* BEGIN Records for the task *

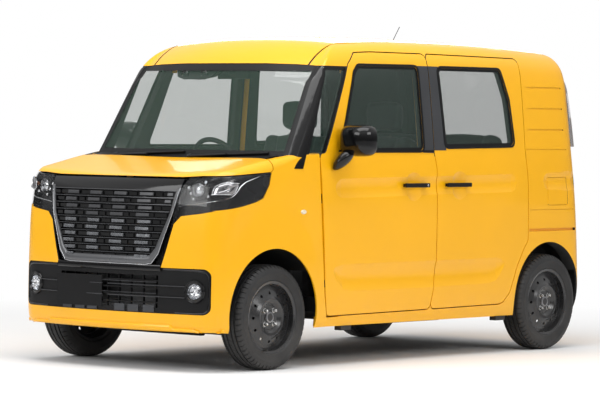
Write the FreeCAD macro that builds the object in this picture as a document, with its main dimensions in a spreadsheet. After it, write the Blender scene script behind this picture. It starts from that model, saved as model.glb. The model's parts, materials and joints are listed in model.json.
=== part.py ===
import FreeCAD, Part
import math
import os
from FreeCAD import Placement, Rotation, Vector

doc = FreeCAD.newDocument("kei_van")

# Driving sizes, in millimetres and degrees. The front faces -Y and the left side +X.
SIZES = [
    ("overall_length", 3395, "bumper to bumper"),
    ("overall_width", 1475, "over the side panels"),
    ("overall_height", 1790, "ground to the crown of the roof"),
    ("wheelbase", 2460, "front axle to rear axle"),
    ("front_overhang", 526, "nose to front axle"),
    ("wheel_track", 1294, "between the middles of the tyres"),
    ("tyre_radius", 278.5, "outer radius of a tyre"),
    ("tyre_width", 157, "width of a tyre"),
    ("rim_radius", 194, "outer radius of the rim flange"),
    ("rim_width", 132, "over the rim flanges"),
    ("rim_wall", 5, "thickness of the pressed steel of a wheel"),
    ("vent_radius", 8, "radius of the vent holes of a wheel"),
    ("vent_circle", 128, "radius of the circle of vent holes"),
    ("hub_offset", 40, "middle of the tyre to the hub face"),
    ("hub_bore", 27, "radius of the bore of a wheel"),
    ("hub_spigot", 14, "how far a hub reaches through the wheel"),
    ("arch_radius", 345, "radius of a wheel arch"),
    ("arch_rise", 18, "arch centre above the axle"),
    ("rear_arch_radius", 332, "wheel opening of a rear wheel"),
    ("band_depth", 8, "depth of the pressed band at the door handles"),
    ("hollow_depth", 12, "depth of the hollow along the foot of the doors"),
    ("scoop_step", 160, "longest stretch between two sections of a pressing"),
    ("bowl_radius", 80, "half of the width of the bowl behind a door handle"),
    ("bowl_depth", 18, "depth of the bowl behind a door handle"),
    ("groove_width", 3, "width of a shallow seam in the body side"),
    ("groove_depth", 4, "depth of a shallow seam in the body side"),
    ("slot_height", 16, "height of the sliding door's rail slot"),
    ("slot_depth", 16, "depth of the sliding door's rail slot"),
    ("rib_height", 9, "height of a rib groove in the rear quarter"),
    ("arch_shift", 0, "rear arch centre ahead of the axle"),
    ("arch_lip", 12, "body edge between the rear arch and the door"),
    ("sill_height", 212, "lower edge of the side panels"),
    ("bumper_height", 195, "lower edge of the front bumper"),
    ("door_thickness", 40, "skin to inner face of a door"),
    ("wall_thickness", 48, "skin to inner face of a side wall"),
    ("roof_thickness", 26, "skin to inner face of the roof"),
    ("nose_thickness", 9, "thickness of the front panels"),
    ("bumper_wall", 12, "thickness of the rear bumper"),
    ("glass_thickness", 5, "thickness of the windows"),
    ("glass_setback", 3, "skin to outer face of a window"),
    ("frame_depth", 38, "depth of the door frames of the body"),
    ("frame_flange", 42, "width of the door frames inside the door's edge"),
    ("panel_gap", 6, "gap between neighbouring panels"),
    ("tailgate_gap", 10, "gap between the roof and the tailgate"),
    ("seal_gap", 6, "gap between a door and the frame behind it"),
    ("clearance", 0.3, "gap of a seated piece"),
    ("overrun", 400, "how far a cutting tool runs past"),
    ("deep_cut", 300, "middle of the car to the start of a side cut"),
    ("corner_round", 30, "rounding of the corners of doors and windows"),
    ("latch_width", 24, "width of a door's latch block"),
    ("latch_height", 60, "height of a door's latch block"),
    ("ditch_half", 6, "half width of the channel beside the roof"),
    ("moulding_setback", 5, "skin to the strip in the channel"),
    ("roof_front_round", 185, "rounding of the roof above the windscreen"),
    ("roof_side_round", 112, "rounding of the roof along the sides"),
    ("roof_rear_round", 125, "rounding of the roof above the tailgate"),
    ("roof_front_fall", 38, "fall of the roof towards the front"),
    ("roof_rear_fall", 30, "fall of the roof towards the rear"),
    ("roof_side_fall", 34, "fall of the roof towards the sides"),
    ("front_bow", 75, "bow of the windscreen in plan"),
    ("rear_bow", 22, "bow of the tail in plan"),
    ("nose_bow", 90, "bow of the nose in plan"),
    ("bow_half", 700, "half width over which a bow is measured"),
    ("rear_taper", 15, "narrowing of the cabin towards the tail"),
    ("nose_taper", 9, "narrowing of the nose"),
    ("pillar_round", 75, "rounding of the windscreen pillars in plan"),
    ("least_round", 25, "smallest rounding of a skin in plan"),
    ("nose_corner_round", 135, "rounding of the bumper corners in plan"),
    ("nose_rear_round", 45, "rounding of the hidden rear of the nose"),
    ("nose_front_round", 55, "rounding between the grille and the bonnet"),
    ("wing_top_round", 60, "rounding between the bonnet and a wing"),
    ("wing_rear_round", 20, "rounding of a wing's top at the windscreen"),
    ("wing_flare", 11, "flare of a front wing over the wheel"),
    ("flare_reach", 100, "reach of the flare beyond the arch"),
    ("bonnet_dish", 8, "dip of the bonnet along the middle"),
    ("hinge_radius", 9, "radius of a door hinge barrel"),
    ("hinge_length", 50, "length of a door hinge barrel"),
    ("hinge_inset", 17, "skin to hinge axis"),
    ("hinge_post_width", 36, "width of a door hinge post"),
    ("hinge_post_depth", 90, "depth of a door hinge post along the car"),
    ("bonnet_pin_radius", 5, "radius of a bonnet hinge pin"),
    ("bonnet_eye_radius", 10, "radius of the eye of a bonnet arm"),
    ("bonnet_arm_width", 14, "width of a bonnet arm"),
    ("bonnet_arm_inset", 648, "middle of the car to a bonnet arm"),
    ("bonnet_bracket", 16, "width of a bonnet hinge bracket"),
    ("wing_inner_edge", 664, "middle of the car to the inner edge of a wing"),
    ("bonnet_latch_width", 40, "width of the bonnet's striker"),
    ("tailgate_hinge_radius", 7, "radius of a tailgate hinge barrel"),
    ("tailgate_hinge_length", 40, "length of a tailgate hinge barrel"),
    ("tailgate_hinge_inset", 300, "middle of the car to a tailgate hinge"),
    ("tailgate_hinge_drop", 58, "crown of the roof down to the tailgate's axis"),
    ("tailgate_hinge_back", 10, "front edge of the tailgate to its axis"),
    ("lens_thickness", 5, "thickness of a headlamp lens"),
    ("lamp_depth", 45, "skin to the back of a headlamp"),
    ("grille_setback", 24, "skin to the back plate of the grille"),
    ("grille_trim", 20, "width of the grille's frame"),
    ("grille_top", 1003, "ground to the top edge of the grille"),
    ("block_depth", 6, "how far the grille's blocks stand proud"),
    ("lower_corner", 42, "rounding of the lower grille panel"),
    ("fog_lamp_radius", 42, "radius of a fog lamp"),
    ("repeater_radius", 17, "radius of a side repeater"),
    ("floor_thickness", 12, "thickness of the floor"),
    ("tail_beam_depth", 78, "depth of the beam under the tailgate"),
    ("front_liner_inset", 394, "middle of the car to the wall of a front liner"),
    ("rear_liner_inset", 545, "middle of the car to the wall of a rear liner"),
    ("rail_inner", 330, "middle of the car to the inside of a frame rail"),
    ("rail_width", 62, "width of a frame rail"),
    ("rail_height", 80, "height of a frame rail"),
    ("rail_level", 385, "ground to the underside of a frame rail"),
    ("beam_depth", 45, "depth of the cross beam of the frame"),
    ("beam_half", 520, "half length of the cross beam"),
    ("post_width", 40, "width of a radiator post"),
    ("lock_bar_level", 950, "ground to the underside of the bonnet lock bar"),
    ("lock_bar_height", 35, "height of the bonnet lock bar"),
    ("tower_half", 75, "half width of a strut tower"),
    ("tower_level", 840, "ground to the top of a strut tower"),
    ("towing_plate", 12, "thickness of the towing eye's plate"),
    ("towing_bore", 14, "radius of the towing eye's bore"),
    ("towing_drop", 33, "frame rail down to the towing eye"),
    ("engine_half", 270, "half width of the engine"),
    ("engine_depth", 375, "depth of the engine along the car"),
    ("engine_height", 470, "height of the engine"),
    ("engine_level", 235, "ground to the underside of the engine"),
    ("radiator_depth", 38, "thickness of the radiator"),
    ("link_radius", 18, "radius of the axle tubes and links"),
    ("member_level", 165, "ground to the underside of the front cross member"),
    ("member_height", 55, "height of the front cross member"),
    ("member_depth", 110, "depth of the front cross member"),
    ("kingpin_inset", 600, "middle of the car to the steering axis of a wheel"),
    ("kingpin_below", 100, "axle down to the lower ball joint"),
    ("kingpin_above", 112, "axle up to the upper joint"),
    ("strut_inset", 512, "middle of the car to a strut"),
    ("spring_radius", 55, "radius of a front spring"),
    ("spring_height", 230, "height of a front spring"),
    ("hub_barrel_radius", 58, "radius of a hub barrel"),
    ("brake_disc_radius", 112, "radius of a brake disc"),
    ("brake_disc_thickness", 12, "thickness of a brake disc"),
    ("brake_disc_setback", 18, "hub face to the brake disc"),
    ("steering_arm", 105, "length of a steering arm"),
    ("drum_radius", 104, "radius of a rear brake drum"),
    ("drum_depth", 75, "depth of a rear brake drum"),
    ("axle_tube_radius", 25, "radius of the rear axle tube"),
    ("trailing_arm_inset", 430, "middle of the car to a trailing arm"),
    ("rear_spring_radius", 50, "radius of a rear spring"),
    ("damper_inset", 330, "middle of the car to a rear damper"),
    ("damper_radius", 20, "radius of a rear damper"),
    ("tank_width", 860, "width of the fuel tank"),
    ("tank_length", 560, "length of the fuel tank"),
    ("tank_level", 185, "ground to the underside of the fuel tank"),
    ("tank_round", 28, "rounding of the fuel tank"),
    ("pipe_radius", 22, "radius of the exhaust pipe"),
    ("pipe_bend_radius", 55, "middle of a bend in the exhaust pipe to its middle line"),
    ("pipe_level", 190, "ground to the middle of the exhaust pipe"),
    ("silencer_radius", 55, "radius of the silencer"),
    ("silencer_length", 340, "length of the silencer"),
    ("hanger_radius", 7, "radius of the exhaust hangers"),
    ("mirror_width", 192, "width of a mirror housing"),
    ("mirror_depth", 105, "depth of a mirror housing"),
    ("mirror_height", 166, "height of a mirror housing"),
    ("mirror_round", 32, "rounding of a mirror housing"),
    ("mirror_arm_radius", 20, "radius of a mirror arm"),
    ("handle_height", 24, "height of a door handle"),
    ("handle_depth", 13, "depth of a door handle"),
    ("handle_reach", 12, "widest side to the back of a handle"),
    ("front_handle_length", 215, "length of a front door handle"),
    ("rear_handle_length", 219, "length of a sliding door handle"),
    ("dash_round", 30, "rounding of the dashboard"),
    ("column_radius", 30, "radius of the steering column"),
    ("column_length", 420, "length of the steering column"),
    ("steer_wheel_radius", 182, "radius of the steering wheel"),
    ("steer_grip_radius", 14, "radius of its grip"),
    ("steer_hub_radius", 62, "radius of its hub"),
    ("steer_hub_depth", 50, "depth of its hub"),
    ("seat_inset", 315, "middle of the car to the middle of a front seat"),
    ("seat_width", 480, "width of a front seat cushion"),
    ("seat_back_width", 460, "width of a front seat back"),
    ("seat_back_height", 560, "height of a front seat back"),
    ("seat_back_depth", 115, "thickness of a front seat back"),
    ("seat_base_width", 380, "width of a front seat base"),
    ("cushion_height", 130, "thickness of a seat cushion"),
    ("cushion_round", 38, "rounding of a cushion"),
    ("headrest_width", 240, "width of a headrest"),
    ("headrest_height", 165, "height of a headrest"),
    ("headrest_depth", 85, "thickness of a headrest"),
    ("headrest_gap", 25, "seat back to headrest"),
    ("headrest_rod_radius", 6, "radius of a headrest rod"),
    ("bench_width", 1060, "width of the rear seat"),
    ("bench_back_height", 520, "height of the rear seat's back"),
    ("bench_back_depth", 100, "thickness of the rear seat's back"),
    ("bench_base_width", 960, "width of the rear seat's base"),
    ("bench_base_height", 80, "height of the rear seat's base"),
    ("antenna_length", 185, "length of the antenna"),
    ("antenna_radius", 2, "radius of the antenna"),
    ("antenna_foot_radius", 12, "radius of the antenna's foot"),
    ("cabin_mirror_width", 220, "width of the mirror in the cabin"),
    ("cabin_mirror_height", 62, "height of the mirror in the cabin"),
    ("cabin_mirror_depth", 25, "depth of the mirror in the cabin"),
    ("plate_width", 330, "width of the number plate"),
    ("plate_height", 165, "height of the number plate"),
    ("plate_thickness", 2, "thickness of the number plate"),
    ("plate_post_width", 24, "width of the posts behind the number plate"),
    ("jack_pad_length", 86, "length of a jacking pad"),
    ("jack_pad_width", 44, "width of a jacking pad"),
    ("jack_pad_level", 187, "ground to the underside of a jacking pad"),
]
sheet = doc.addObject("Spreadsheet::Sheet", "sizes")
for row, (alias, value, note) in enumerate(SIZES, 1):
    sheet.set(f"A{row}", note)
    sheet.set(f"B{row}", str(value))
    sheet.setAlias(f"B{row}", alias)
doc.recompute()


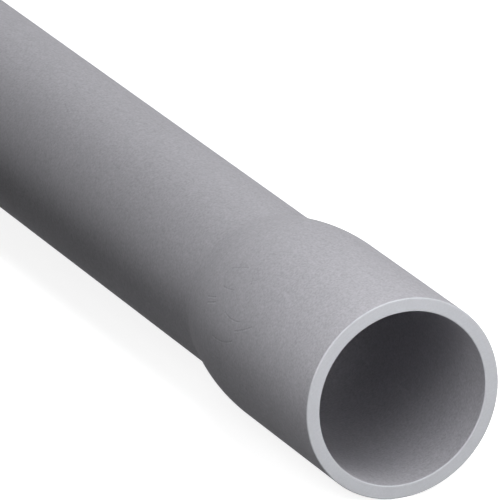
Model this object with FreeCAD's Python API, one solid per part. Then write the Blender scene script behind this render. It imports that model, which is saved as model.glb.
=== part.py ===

* END Records for the task *

▶ Instruction
Transcribe word for word the lines from the one holding "Model this object" to the last line of the listing above, inclusive.

▶ Response below
Model this object with FreeCAD's Python API, one solid per part. Then write the Blender scene script behind this render. It imports that model, which is saved as model.glb.
=== part.py ===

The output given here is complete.